Deniz tarafında da Haliç’e gerdikleri kalın ve geniş
zincirler Osmanlı donanmasının geçişini zorlaştırırken
aynı zamanda Venedik ve Ceneviz gemilerinin
Bizans’a yardıma gelmesi Baltacıoğlu Süleyman Bey
komutasındaki
Osmanlı
donanmasının
geri
çekilmesine neden oldu. Bu talihsiz geri çekilmeyi
sahilden izleyen Mehmed hiddetlenerek atını denize
sürmüş ve “Durdurun şu gemileri!” diye bağırmıştır.
Hem karada hem de denizde görülen bu başarısızlık
Bizans’ı umutlandırmış, Osmanlı ordusunda da
ümitsizliğe sebep olmuştu.
21 Nisan sabahı, donanmanın başına Hamza Bey’i getiren II. Mehmed, Bizans’ın kuşatmayı
durdurma talebini geri çevirmiş ve istişarelerinin sonucunda kuşatmaya devam kararı
almıştır ve aynı gün başlayan top ateşi akşama kadar devam etmiştir. Bundan sonraki
strateji oldukça önemliydi ve Mehmed stratejisini özellikle Haliç ve donanma üzerinde
yoğunlaştırdı. Donanmasını karadan geçirerek savunma hattının ötesinde bir noktada
Haliç’e indirmeye karar verdi. Bir ray hattı yapmayı sağlayacak keresteyi, gemileri kaldıracak
beşik sistemini, hattın kayganlaşmasını sağlayacak yağla dolu fıçıları, insan ve hayvan
gücünü bir araya getirdi. İlk gemi tepenin üstüne vardığında, Soğuksu’ya (günümüzde
Kasımpaşa) doğru ağır ağır inmeye başladı. Ardındaki gemiler de öğlen saatlerinden önce,
mürettebatı sürpriz bir saldırıyı karşılamaya hazır şekilde, Haliç’in durgun sularına inmişti.

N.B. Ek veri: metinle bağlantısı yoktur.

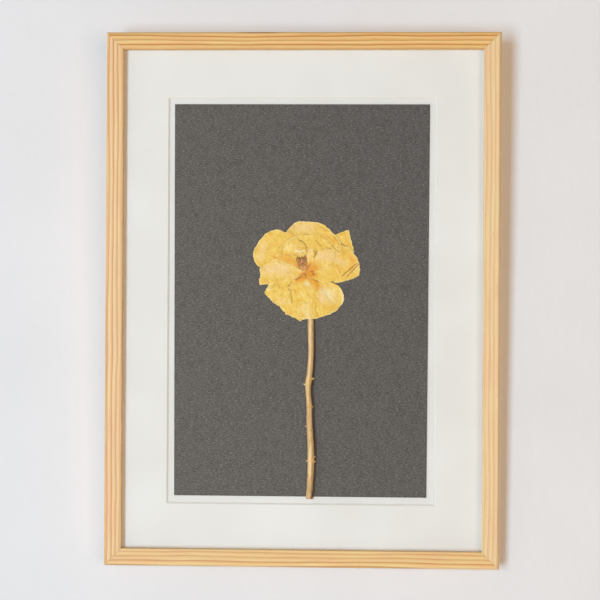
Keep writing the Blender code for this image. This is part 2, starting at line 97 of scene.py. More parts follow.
def addMesh(name, points, faces, material, smoothAngle, attributes):
    # one mesh object from arrays; it is turned if its signed volume, a sum of a . (b x c), is negative
    mesh = bpy.data.meshes.new(name)
    mesh.from_pydata(points.tolist(), [], faces)
    mesh.materials.append(material)
    kinds = {1: ("FLOAT", "value"), 3: ("FLOAT_VECTOR", "vector"), 4: ("FLOAT_COLOR", "color")}
    for key, values in attributes.items():
        values = np.ascontiguousarray(values, np.float32).ravel()
        kind, field = kinds[values.size // len(points)]
        mesh.attributes.new(key, kind, "POINT").data.foreach_set(field, values)
    mesh.calc_loop_triangles()
    corners = np.zeros(len(mesh.loop_triangles) * 3, np.int32)
    mesh.loop_triangles.foreach_get("vertices", corners)
    a, b, c = points[corners.reshape(-1, 3)].transpose(1, 0, 2)
    if np.einsum("ij,ij->", a, np.cross(b, c)) < 0:
        mesh.flip_normals()
    mesh.shade_smooth()
    mesh.set_sharp_from_angle(angle=math.radians(smoothAngle))
    return addObject(name, mesh)


def register(piece, slotName, *standsFor):
    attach(piece, "root")
    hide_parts(*standsFor)


def ripple(x, z, seed, wavelength, count=9):
    # sum of plane sine waves of about one wavelength in seeded directions, with a spread near 1
    rng = np.random.default_rng(seed)
    angles = rng.uniform(0, 2 * math.pi, count)
    lengths = wavelength * rng.uniform(0.65, 1.7, count)
    phases = rng.uniform(0, 2 * math.pi, count)
    total = np.zeros(np.broadcast(x, z).shape)
    for angle, length, phase in zip(angles, lengths, phases):
        total = total + np.sin(2 * math.pi * (x * math.cos(angle) + z * math.sin(angle)) / length + phase)
    return total * math.sqrt(2 / count)


def gridFaces(columns, rows):
    # quads over a grid that is stored column by column
    i, j = np.meshgrid(np.arange(columns - 1), np.arange(rows - 1), indexing="ij")
    here = (i * rows + j).ravel()
    return np.stack((here, here + rows, here + rows + 1, here + 1), axis=1).tolist()


def tubeFaces(rings, sides, start=0):
    # quads round a tube that is stored ring by ring
    i, k = np.meshgrid(np.arange(rings - 1), np.arange(sides), indexing="ij")
    here, beside = (start + i * sides + k).ravel(), (start + i * sides + (k + 1) % sides).ravel()
    return np.stack((here, beside, beside + sides, here + sides), axis=1).tolist()


def circle(sides):
    return np.linspace(0, 2 * np.pi, sides, endpoint=False)


def endFaces(rings, sides):
    # a flat face over the first ring of a tube and one over the last
    return [tuple(range(sides))[::-1], tuple(range((rings - 1) * sides, rings * sides))]


# Scots pine, planed and left bare: pale soft early wood between harder, darker, glossier rings
pineLook = dict(ringMm=3, ringTilt=0.55, wanderMm=1.7, early="#F5E4C2", middle="#E4B97E", late="#B67B3C",
                resin="#B57D45", ground="#E8CEA7")


def makePine():
    made, shader, add = newMaterial("planed pine")
    look = pineLook
    grain = add("Attribute", {"attribute_name": "grainPlace"}).outputs["Vector"]
    # rings wander slowly along the rail: 90 mm along, 16 mm across
    slow = add("VectorMath", {"operation": "MULTIPLY", 0: grain, 1: (11, 62, 62)})
    wander = add("TexNoise", {"Vector": slow, "Scale": 1, "Detail": 2})
    tilt = look["ringTilt"]
    ringAxis = [side / look["ringMm"] / mm for side in (0, math.cos(tilt), math.sin(tilt))]
    steady = add("VectorMath", {"operation": "DOT_PRODUCT", 0: grain, 1: ringAxis})
    wave = 2 * look["wanderMm"] / look["ringMm"]
    ring = add("Math", {"operation": "MULTIPLY_ADD", 0: wander, 1: wave, 2: steady})
    share = add("Math", {"operation": "FRACT", 0: ring})
    number = add("Math", {"operation": "FLOOR", 0: ring})
    strength = add("TexWhiteNoise", {"noise_dimensions": "1D", "W": number})
    ringColour = add("ValToRGB", {"Fac": share, "ramp": (
        (0, look["early"]), (0.34, look["early"]), (0.66, look["middle"]), (0.88, look["late"]),
        (1, look["early"]))})
    fade = add("MapRange", {"Value": strength, "To Min": 0.55, "To Max": 1.05})
    warmth = add("Attribute", {"attribute_name": "warmth"}).outputs["Fac"]
    fade = add("Math", {"operation": "MULTIPLY", 0: fade, 1: warmth})
    ground = add("Mix", {0: fade, 6: look["ground"], 7: ringColour})
    # fibres 0.35 mm wide and 25 mm long
    fine = add("VectorMath", {"operation": "MULTIPLY", 0: grain, 1: (40, 2800, 2800)})
    fibre = add("TexNoise", {"Vector": fine, "Scale": 1, "Detail": 3, "Roughness": 0.65})
    tone = add("MapRange", {"Value": fibre, "From Min": 0.3, "From Max": 0.7, "To Min": 0.9, "To Max": 1.07})
    # resin canals: short brown dashes
    dash = add("VectorMath", {"operation": "MULTIPLY", 0: grain, 1: (230, 2600, 2600)})
    canal = add("TexNoise", {"Vector": dash, "Scale": 1, "Detail": 1})
    canal = add("MapRange", {"Value": canal, "From Min": 0.7, "From Max": 0.78, "To Max": 0.55})
    # slow pinkish and yellowish patches
    patch = add("TexNoise", {"Vector": slow, "Scale": 2.3, "Detail": 2})
    patchColour = add("ValToRGB", {"ramp": ((0.35, "#FFF0E0"), (0.65, "#FFFBE8")), "Fac": patch})
    toned = add("Mix", {"blend_type": "MULTIPLY", 0: 1, 6: ground, 7: patchColour})
    tint = add("Attribute", {"attribute_name": "tint"}).outputs["Color"]
    toned = add("Mix", {"blend_type": "MULTIPLY", 0: 1, 6: toned, 7: tint})
    toned = add("VectorMath", {"operation": "SCALE", 0: toned, 3: tone})
    toned = add("Mix", {0: canal, 6: toned, 7: look["resin"]})
    late = add("MapRange", {"Value": share, "From Min": 0.6, "From Max": 0.9})
    sheen = add("MapRange", {"Value": late, "To Min": 0.56, "To Max": 0.4})
    height = add("Math", {"operation": "MULTIPLY_ADD", 0: late, 1: 0.8, 2: fibre})
    bump = add("Bump", {"Strength": 0.35, "Distance": 0.00012, "Height": height})
    setInputs(shader, {"Base Color": toned, "Roughness": sheen, "Normal": bump})
    return made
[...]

Onu diğer gemiler izledi. Bunlar “Futsa”, yani kürekçi sıralarının sayısı on beşten yirmiye
kadar çıkan 20 metre uzunluğundaki küçük ama hızlı gemilerdi. Daha büyük kadırgalar
Çiftedirek limanında kalmışlardı. Zekice tasarlanan operasyon, bütünüyle bir stratejik ve
psikolojik başarıydı. Haliç boyunca uzanan Osmanlı gemilerinin haberi şehirde yayılmaya
başladığında herkesin içini bir korku kapladı. Konstantin, kara surlarından bir kısım askeri
çekerek bu bölgeye konuşlandırmak zorunda kaldı. Böylece moral faktörü Bizanslılardan,
kara ve deniz taarruzları başarısızlıkla sonuçlanan Osmanlılara geçmiş oluyordu.
Ve günler geçtikçe top atışları artıyor, Bizans surları zarar görmeye başlıyordu. Elli üç gün
süren bir kuşatma netice vermeden önce başarısızlıklara, ümitsizliğe, kararsızlığa şahitlik
göstermiş olsa da netice başarı olmuştur. 29 Mayıs 1453 günü genel saldırı yapıldı ve
120.000 askerin “Allah Allah!” nidalarıyla hücuma geçildi. II. Mehmed’in, “Hepiniz büyük
fedakârlıklar gösterdiniz. Ama sizden daha fazlasını isteriz. Artık bu şehri alınız. Sizden
mazeret değil müjde bekleriz.” Diyerek ordusuna seslenişi hayat bulmuştur.